Une abstention des électeurs n’est pas à écarter
Les Marocains ne ratent pas une occasion pour crier, haut et fort, leur colère et qualifier ces élections législatives de comédie. Pour ce faire, des milliers de Marocains ont battu le pavé dimanche dans les grandes villes du Maroc pour appeler à boycotter les élections législatives, pour lesquelles le Royaume chérifien a mobilisé de grands moyens humains et matériels. Casablanca et Rabat ont été en effet le théâtre de grandes manifestations. Les manifestants ont scandé plusieurs slogans contre les candidats et les députés en lice. «Boycottez les élections», «S’ils votent, ils les enrichissent»,«Je boycotte, donc je suis», «Le peuple rejette les élections» ou encore «Les élections, une comédie, boycottez-la», sont autant de slogans criés haut et fort par les marées humaines qui ont investi les villes du Maroc. Parmi les foules de manifestants, les animateurs du Mouvement 20 février se sont distingués, qui sont, bien entendu, à l’origine de ces manifestations appelant au boycott des élections législatives. Le Mouvement du 20 février avait, pour rappel, déjà appelé au boycott du référendum sur la réforme de la Constitution en juillet dernier. Conduire le Maroc vers une démocratie moderne, loin des jeux de façades anticipés par le roi Mohammed VI, constitue le cheval de bataille de ce Mouvement, composé essentiellement de la communauté estudiantine, de syndicalistes et membres de la société civile. Samedi, un grand rassemblement a été observé à Paris/ Ile-de-France en soutien aux prisonniers politiques au Maroc, arrêtés pour leur «opinion et leur choix» de boycotter les élections législatives prévues demain. Des personnalités et universitaires marocains ont fortement dénoncé cette escalade répressive contre les militants du Mouvement du 20 février et toutes les forces radicales qui militent pour une rupture totale avec l’absolutisme et le despotisme régnant au Maroc..

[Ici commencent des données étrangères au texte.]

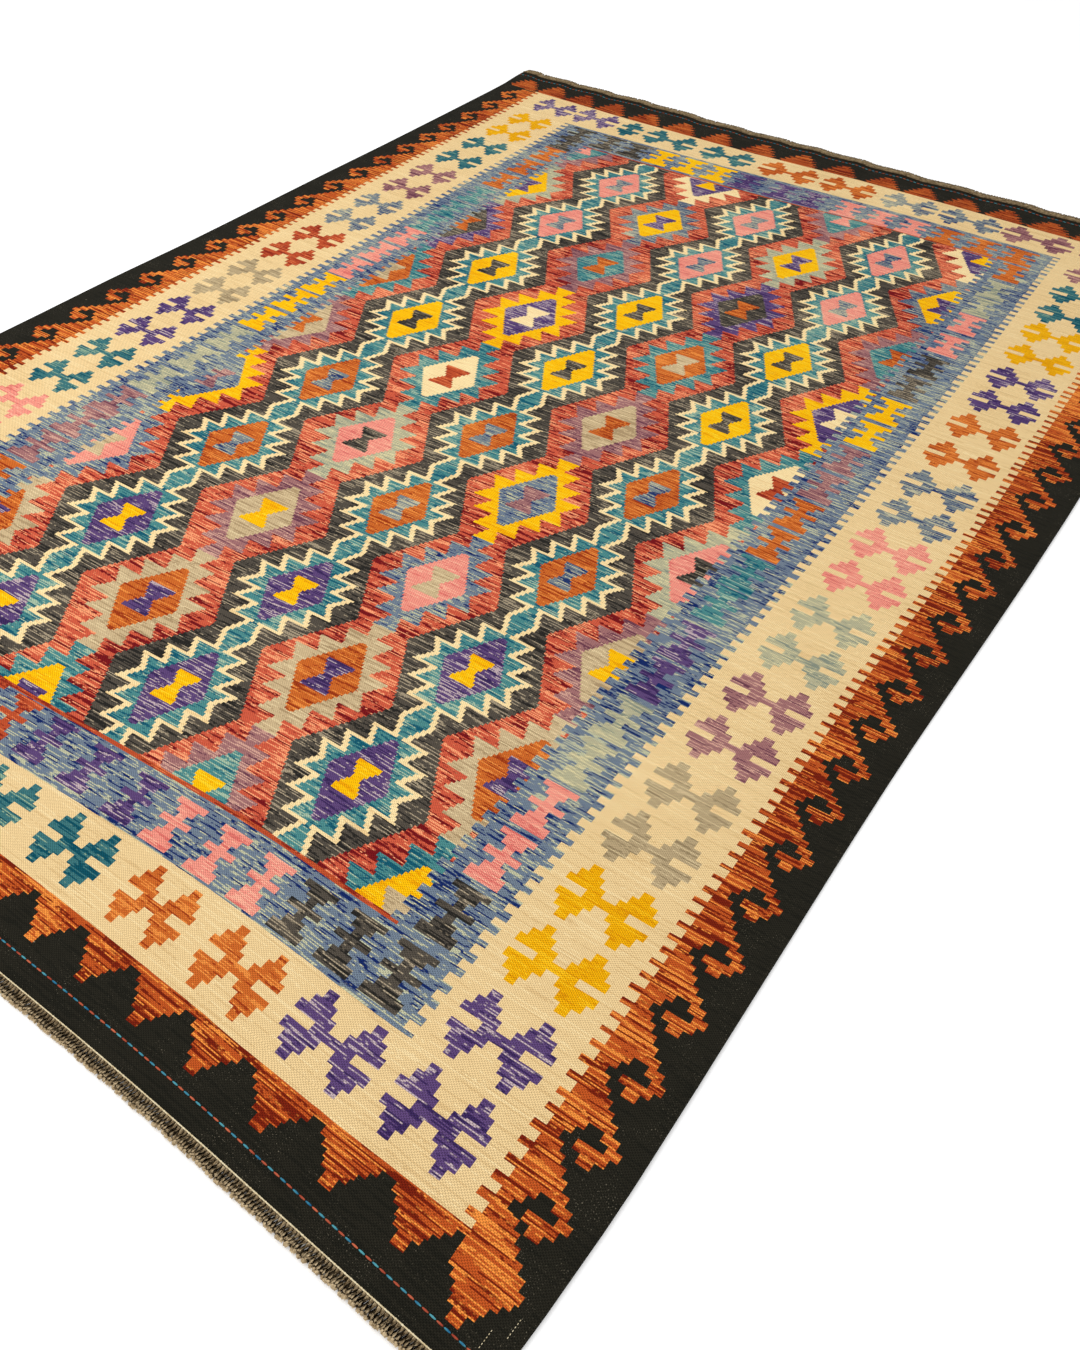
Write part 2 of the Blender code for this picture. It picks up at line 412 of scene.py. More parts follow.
NEAR_FIGURES = (
    # yarn, plan u of each figure
    ("charcoal", 0.9554, 0.8988, 0.843), ("pink", 0.7897, 0.732, 0.6715),
    ("violet", 0.617, 0.5503, 0.4836), ("brick", 0.427, 0.366), ("teal", 0.305, 0.244),
    ("yellow", 0.183, 0.122, 0.060),
)
FAR_FIGURES = (
    ("charcoal", 0.040, 0.111, 0.175), ("yellow", 0.2365, 0.3015, 0.365),
    ("violet", 0.4275, 0.5025, 0.5625), ("pink", 0.636, 0.699, 0.7615),
    ("tangerine", 0.8235, 0.890, 0.955),
)
FIGURE_ROWS = (
    # figures, the place of one in its row, how wide and how high it is woven
    (RIGHT_FIGURES, lambda v: (0.9565 + 0.008 * max(v - 0.6, 0), v), 1.0, 1.0),
    (LEFT_FIGURES, lambda v: (0.050 - 0.008 * max(v - 1.0, 0), v), 1.22, 0.98),
    (NEAR_FIGURES, lambda u: (u, 0.0385), 1.06, 0.92),
    (FAR_FIGURES, lambda u: (u, 1.7315), 1.33, 1.04),
)
woven_figures = 0
for figures, spot, sx, sy in FIGURE_ROWS:
    for yarn, *stations in figures:
        for at in stations:
            blocks(*plan(*spot(at)), FIGURE, yarn, sx, sy)
            woven_figures += 1
print("guard figures:", woven_figures)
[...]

Outre le boycott, mot d’ordre déclaré par le Mouvement du 20 février, il faut relever que même certaines formations politiques y compris le parti Annahj Addimocrati (Voie démocratique), le Parti d’avant-garde démocratique et socialiste (Pads) et le Parti socialiste unifié (PSU) ont, à leur tour, décidé de boycotter l’échéance électorale. A ce sujet, le parti Annahj Addimocrati a déjà fait part de son intention de créer un Front national pour le boycott des élections législatives. Dans un communiqué publié le 15 septembre, le parti de l’extrême gauche se dit prêt à travailler avec toutes les composantes politiques dans cet objectif. Le parti justifie sa décision par «l’entêtement du régime et son refus de répondre aux revendications démocratiques des Marocaines».